しかし先の【奏・奏・綺・羅】幽谷霧子を読んでこの文を見るとまた別の感想もあるかもしれません。私がこの文を見て感じたことの一つは「真乃の内面、人間性には一切触れていない」という点です。283プロの別のアイドルが真乃を紹介するならばそこにはきっと真乃の人間性への言及があるでしょう(真乃の芯の強さ、優しさ、癒しなど)。しかしにちかはそういうことはできないし、するべきでないと自身も考えています。この点で彼女はまだ対話を恐れており「お友達ごっこ」への抵抗があるのかもしれません。「アイドルは馴れ合いじゃない」という呪いを自身にかけているのでなかなか根が深そうです。しかし霧子と音を重ねたように、にちかが283プロのみんなと交流を重ねていく中で、いつか協和できる日が来ることを信じたいですね。

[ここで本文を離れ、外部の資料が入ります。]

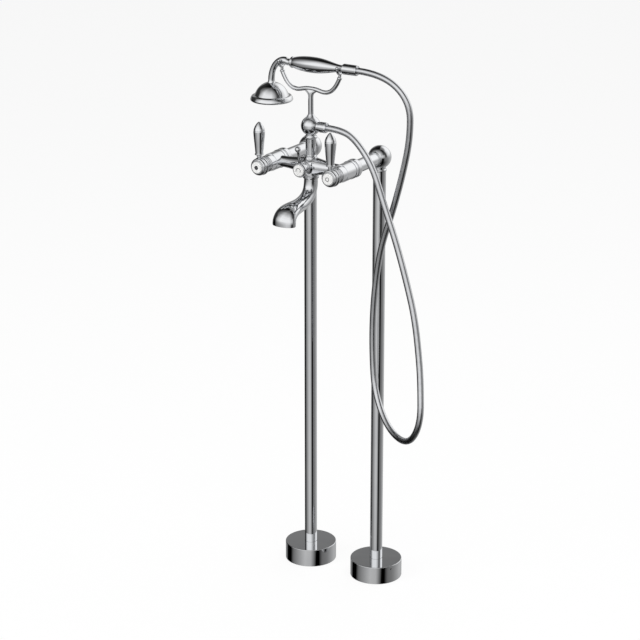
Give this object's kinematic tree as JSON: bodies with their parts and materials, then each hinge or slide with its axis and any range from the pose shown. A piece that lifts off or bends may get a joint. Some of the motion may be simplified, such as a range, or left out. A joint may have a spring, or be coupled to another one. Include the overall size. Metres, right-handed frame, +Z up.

そんなことを思い出させる良い企画でした。
おわりに
【奏・奏・綺・羅】幽谷霧子感想と銘打っておきながら半分以上にちかの話をしてしまいました。にちかの越境という困難な課題に対して丁寧に回答されており今後の希望を感じる話という点でも魅力的ですが、霧子や樹里の暖かさ・優しさも描かれており、全編を通してテーマが一続きとなっている全体的に素晴らしいコミュだと思います(イラストの日が当たる霧子も象徴的で美しいですよね)。作中随所で流れるきらきら星も印象深く、ぜひ音量ありで読んでいただきたいコミュです。実装から時間が経ってしまいましたが(残念ながら入手できる期限も迫っています…)、この記事をきっかけに読んでみよう、読み直してみようかなと感じた方が一人でもいてくだされば幸いです。